Dove gettare l'olio da cucina? Tutti lo buttano nel lavandino, ma sbagliano e c'è un motivo - ecoblog.it
Smaltire l’olio da cucina in modo scorretto provoca danni ambientali e tecnici gravi. In Italia esiste una filiera dedicata che lo trasforma in una risorsa utile, dal biodiesel alla tutela delle acque.
In ogni comune italiano sono presenti modalità specifiche per lo smaltimento degli oli esausti, parte integrante del sistema di raccolta differenziata. Quando si parla di oli da cucina si intendono quelli vegetali e animali per uso alimentare, come l’olio delle fritture o dei condimenti. Diverso è il discorso per gli oli lubrificanti per motori, che seguono regole e normative a parte. Nonostante ciò, la cattiva abitudine più diffusa rimane quella di versare l’olio direttamente nello scarico del lavandino, ignorando le conseguenze. In realtà, l’olio esausto dovrebbe essere raccolto in contenitori dedicati – forniti in alcuni casi dai comuni oppure ricavati dalle stesse bottiglie già utilizzate – e consegnato alle isole ecologiche o ai punti di raccolta predisposti. È un gesto che fa la differenza, perché impedisce la dispersione di un rifiuto altamente inquinante.
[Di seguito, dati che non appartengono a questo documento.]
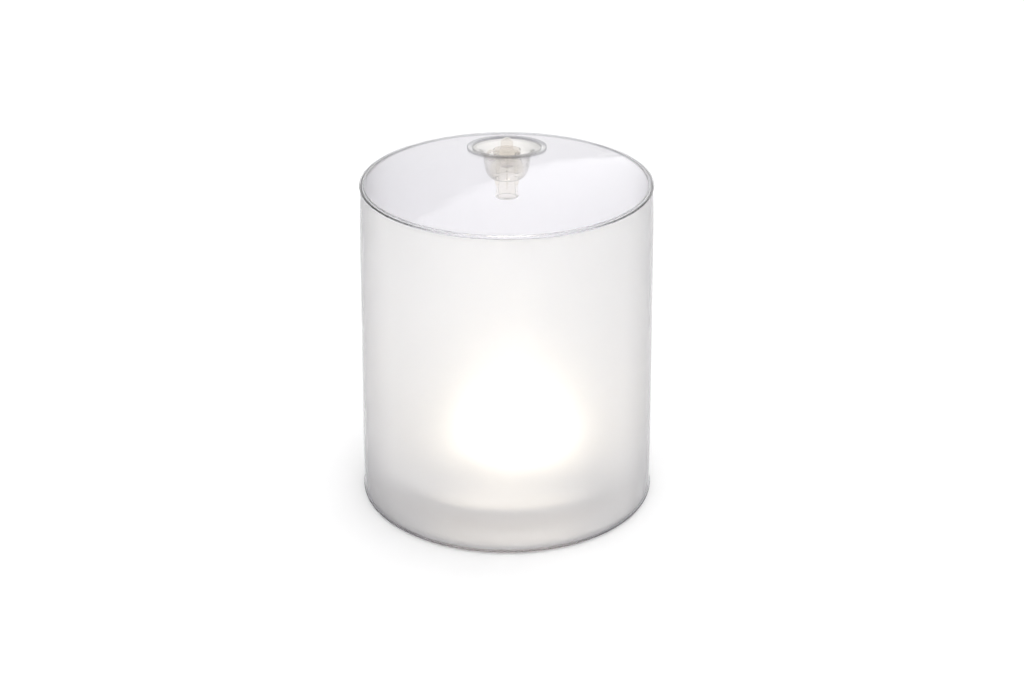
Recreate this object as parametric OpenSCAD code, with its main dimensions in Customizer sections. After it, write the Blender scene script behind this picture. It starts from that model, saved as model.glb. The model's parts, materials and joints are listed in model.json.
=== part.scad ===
// Inflatable solar lantern: a frosted film drum on a sealed light unit that
// holds the lamps, the battery and a downward-facing solar panel.
// Millimetres. +Z is up, and the origin is on the floor under the drum's axis.
// The front is -Y, and the inflation valve sits behind the axis, at +Y.

/* [Bag] */
// Outer radius of the bottom weld ring
base_ring_r = 63.5; // [60:0.5:70]
// Outer radius of the top weld ring, which air pressure draws in
top_ring_r = 61; // [58.5:0.5:62]
// Height of the top weld ring's lower face above the floor
bag_h = 141; // [110:1:180]
// Thickness of the films
film_t = 0.4; // [0.3:0.05:0.5]
// How far the wall swells between its two weld rings
wall_swell = 0.7; // [0:0.1:1]
// Rise of the top film from its edge to the middle
dome_h = 4.2; // [2:0.1:6]

/* [Valve] */
// Distance of the valve behind the drum's axis
valve_y = 33; // [30:0.5:35]
// Outer radius of the flange welded into the top film
valve_flange_r = 19; // [18:0.5:20]
// Radius of the stem's bore
valve_bore_r = 3.6; // [3.2:0.1:3.7]
// Depth of the stem's lower end below the top film
stem_depth = 22; // [19:0.5:22]
// Height of the plug's grip tab above the flange
tab_rise = 4; // [2:0.5:5]

/* [Light unit] */
// Outer radius of the light unit
unit_r = 58; // [57:0.5:59]
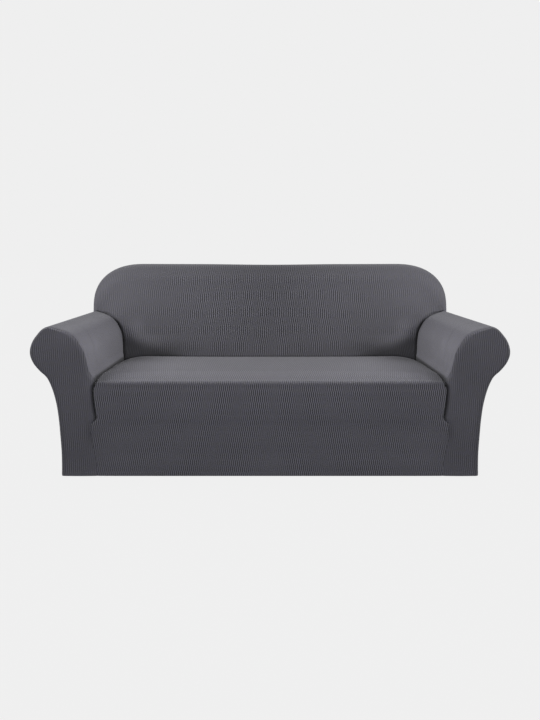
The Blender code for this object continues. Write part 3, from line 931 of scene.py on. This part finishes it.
def inside_column(across, up, normal, line, into, apart):
    """A column of the right arm from its front edge to the back and into the cleft there, with its painted
    shading.
    """
    start = front_depth(up) + CLOTH + 2 * SEAM
    last = line - apart
    back = arm_backs(start, last[1])
    drawn = front_drawn_in(back, start, ease(up, *FRONT_ROUNDING_UP))
    relief = arm_relief(up, back) * ease(up, *ARM_CREASE_UP)
    relief *= 1 - ease(back, last[1] - ARM_CREASE_FADE, last[1])
    column = arm_point(across, up, back)
    column[:, 0] += normal[0] * (relief - drawn)
    column[:, 2] += normal[1] * (relief - drawn)
    column[-1] = last
    steps = np.linspace(0, 1, TUCK_STEPS + 1)[1:, None] ** TUCK_POWER
    column = np.vstack([column, last + into * steps])
    # Painted light and shade: patches, lighter ridges and darker troughs on the creases, and painted shade
    # on the tucked cloth and along the foot.
    tone = patches(ARM_PATCHES, column[:, 1], up)
    tone[: len(back)] += ARM_CREASE_SHADING * relief
    tone[len(back) :] *= TUCK_SHADOW_TONE
    tone *= 1 - CREASE_SHADE * (1 - ease(up, *ARM_FOOT_SHADE_UP))
    return column, tone


def outside_column(across, up, normal):
    """A column of the right arm from its front edge to the rear panel, and its painted shade."""
    start, end = FRONT_EDGE_DEPTH + CLOTH + 2 * SEAM, ARM_END[-1][1]
    back = arm_backs(start, end)
    count = int((REAR - end) / ARM_PITCH)
    shares = np.concatenate([np.linspace(0, REAR_ROUNDING_SHARE, count), REAR_ROUNDING_PLACES])
    begin = end + REAR_BEGIN
    rear = begin + (REAR - CLOTH - SEAM - begin) * shares
    over = REAR_ROUNDING * np.clip((shares - REAR_ROUNDING_SHARE) / (1 - REAR_ROUNDING_SHARE), 0, 1) ** 2
    drawn = np.concatenate([front_drawn_in(back, start, 1.0), [0.0], over]) - hem_relief(up)
    column = arm_point(across, up, np.concatenate([back, [(end + begin) / 2], rear]))
    column[:, 0] -= normal[0] * drawn
    if up >= ARM_LEVEL_UP:
        column[:, 2] -= normal[1] * drawn
    # Painted shade along the arm's front rim.
    tone = np.ones(len(column))
    tone[: len(back)] *= 1 - ARM_RIM_SHADE * (1 - ease(back - start, 0.0, ARM_RIM_WIDTH))
    return column, tone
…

I danni ambientali di un gesto sbagliato
Molti credono che l’olio, essendo un prodotto alimentare, sia naturale e quindi biodegradabile. In realtà non è così. Basta osservare cosa succede versando poche gocce in un bicchiere d’acqua: l’olio non si scioglie, resta separato in superficie. Lo stesso avviene negli scarichi domestici e negli impianti fognari, con conseguenze molto serie.

Una volta disperso, l’olio esausto può raggiungere le falde acquifere e contaminare terreni e pozzi d’acqua potabile. Se arriva in mare o nei laghi forma una pellicola che ostacola il passaggio della luce solare, alterando l’equilibrio degli ecosistemi acquatici. Non meno rilevante è l’impatto sulle tubature e sui sistemi di depurazione: si intasano, rallentano il trattamento delle acque e comportano costi elevati per la collettività. Proprio per queste ragioni, già da anni in Europa e in Italia sono stati attivati programmi specifici di raccolta e riciclo. Una corretta gestione dell’olio usato non è solo un dovere ambientale, ma anche una misura necessaria per proteggere infrastrutture e risorse idriche.
Il ruolo del CONOE e il valore del riciclo
Dal 2001 in Italia opera il CONOE, Consorzio nazionale di raccolta e trattamento degli oli e dei grassi vegetali e animali esausti. Il suo compito è coordinare e monitorare la filiera, garantendo che il rifiuto non venga disperso e possa invece trasformarsi in risorsa. Secondo le stime diffuse dallo stesso consorzio, un solo chilo di olio esausto può diffondersi fino a ricoprire mille metri quadrati di superficie acquatica, un dato che rende immediata la portata del problema.
Eppure, quello stesso olio, se raccolto correttamente, diventa materia prima per produrre biodiesel e altri prodotti legati all’economia circolare. È un esempio concreto di come un rifiuto pericoloso possa essere trasformato in energia rinnovabile, riducendo l’impatto sull’ambiente e creando valore economico. Per i cittadini, il compito resta semplice: raccogliere l’olio in bottiglie o taniche ben chiuse e conferirlo nei centri di raccolta o nei contenitori dedicati installati in alcuni quartieri. Un piccolo gesto quotidiano che, moltiplicato per milioni di famiglie, può evitare danni enormi e contribuire a un sistema più sostenibile.